What Klimt, Bacon, and Lempicka all demonstrate is that aesthetic is never created in isolation. Every great aesthetic has roots. It emerges from influences, experiences, values, interests, and ideas. The artists we admire did not begin by asking themselves what aesthetic they should have. They began by engaging deeply with the world around them. They paid attention to what fascinated them, what moved them, what frightened them, what inspired them, and what they believed to be worth pursuing.
The aesthetic came afterward.
This is why I believe so many people struggle to find their own aesthetic. They spend too much time studying appearances and not enough time studying themselves. They search for visual answers to questions that are ultimately philosophical. They ask what they should wear before asking what they value. They ask what style suits them before asking what kind of life they wish to create.
The truth is that your aesthetic is already forming, whether you realize it or not.
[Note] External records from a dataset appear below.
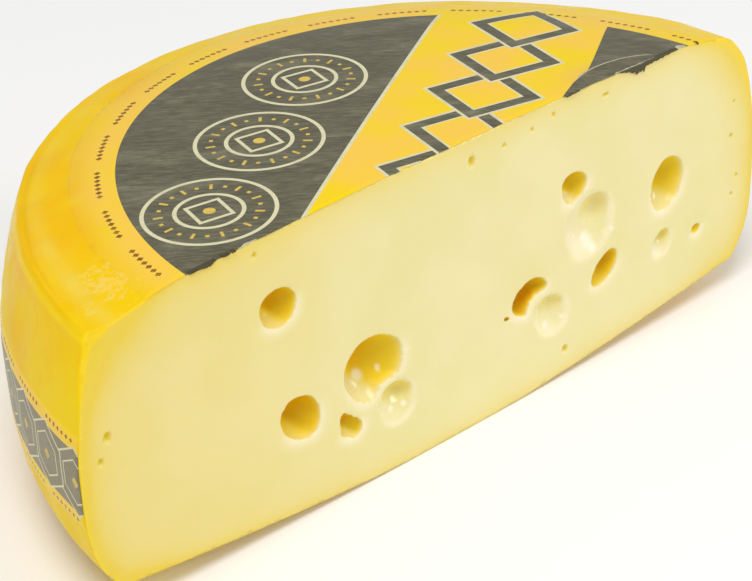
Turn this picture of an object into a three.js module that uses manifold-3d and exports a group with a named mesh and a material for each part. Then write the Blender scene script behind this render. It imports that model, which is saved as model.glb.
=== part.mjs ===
// Half of a big wheel of holed cheese in a yellow wax coat, with a printed label film
// on its top and a printed band round its side. Units are millimetres and degrees.
//
// Wheel frame: X runs along the cut, Y from the cut into the cheese, Z up, and z = 0 is
// the lowest point under the wheel's middle. The whole wheel is a turned shape that has
// settled a little oval. The half leans back from its cut and rests on a small flat spot.
import * as THREE from 'three';
import { mergeVertices } from 'three/addons/utils/BufferGeometryUtils.js';
import Module from 'manifold-3d';

const wasm = await Module();
wasm.setup();

// Wheel
const WHEEL_RADIUS = 166; // at the belly of the side, along the cut
const OVAL = 1.136; // the wheel is this much longer from front to back
const CUT_BEHIND_CENTRE = 24; // the cut lies this far behind the wheel's middle
const LEAN = 3.8;
const FLAT_SPOT_AT_CUT = 1.1; // height of the resting plane where it meets the cut

// Turned profile
const CROWN_HEIGHT = 119.5;
const CROWN_FALL = 2.2; // from the middle out to the shoulder
const SHOULDER_START = 118;
const SHOULDER_FALL = 4.85;
const TOP_RADIUS = 154;
const SIDE_TOP = 106;
const SIDE_TOP_DRAW_IN = 8.2;
const BELLY_HEIGHT = 60;
const SIDE_BOTTOM = 15.5;
const SIDE_BOTTOM_DRAW_IN = 9.9;
const BASE_RADIUS = 150;
const BASE_LIFT = 13.2; // the underside bulges, so its rim stands this high
const BASE_CORNER = { inset: 1.3, lift: 0.4 }; // from where side and base would meet
const TOP_CORNER = { inset: 0.6, drop: 0.8 };

// Films
const FILM_GAP = 0.3;
const FILM_THICKNESS = 0.4;
const LABEL = { x: 4.5, beyondCentre: 9.8, radius: 138 };
const BAND = { low: 40, high: 78 };
const TEAR = { depth: 0.5, steps: 60, longWave: 57, wave: 20, shortWave: 7.5 }; // along the cut

// Facet where the coat broke off the upper corner at the left end of the cut
const CHIP = { x: -155.5, z: 102, turn: 59, width: 2.2, tilt: 40, size: 40 };

// Eyes: place and half width and height of the mouth on the cut, then depth
const BIG = 28;
const MIDDLE = 20;
const SMALL = 10;
const EYES = [
  { x: -79.3, z: 89.4, wide: 8.0, tall: 7.4, depth: 12, sides: MIDDLE },
  { x: -72.9, z: 42.6, wide: 9.6, tall: 8.2, turn: 135, depth: 13, sides: BIG },
  { x: -51.2, z: 29.2, wide: 6.6, tall: 4.4, turn: 128, depth: 7, sides: MIDDLE },
  { x: 63.7, z: 79.7, wide: 7.0, tall: 6.3, depth: 9, sides: MIDDLE },
  { x: 79.7, z: 39.2, wide: 8.4, tall: 5.0, turn: 42, depth: 9, sides: MIDDLE },
  { x: 114.6, z: 62.3, wide: 11.2, tall: 8.8, turn: 70, depth: 12, sides: BIG },
  { x: 131.8, z: 35.5, wide: 2.6, tall: 2.0, turn: 21, depth: 3, sides: SMALL },
];
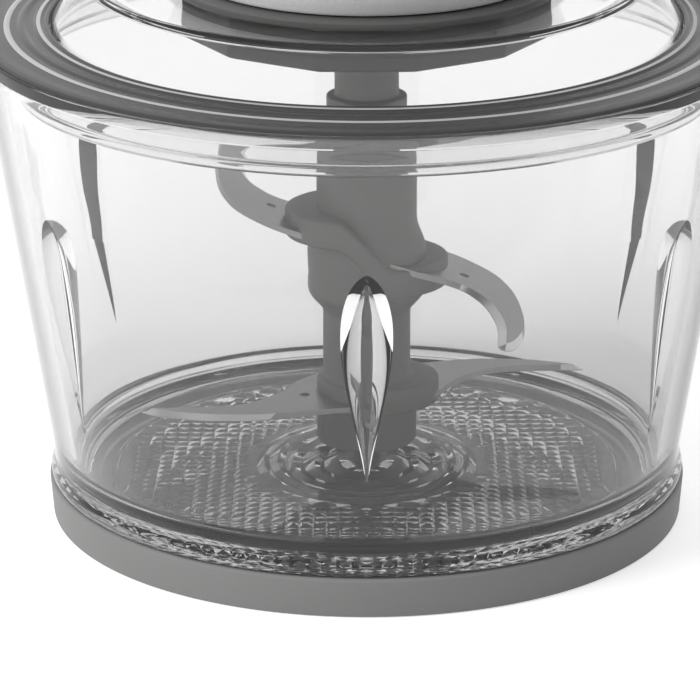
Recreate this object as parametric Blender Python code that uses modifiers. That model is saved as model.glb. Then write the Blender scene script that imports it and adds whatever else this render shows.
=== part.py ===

Every book you return to, every city you dream about, every artist you admire, every object you keep, every piece of music you replay, and every ideal you refuse to abandon is quietly contributing to it. Your aesthetic is not something waiting to be discovered on a mood board. It is being shaped every day by the things you choose to pay attention to.
Perhaps this is why art is such a useful teacher. Art reminds us that beauty always comes from somewhere. It has a history. It has influences. It has a philosophy. The most beautiful things are never random. They are the visible expression of something deeper.
So if you want to find your aesthetic, stop looking for an aesthetic.
Look at art.
Look at history.
Look at what you love.
Look at what you cannot stop thinking about.
And then ask yourself a simpler question: if everything beautiful reveals what it values, what do the beautiful things in your life reveal about you?
Because living for beauty is not about surrounding yourself with beautiful things. It is about becoming the kind of person from whom beautiful things naturally emerge.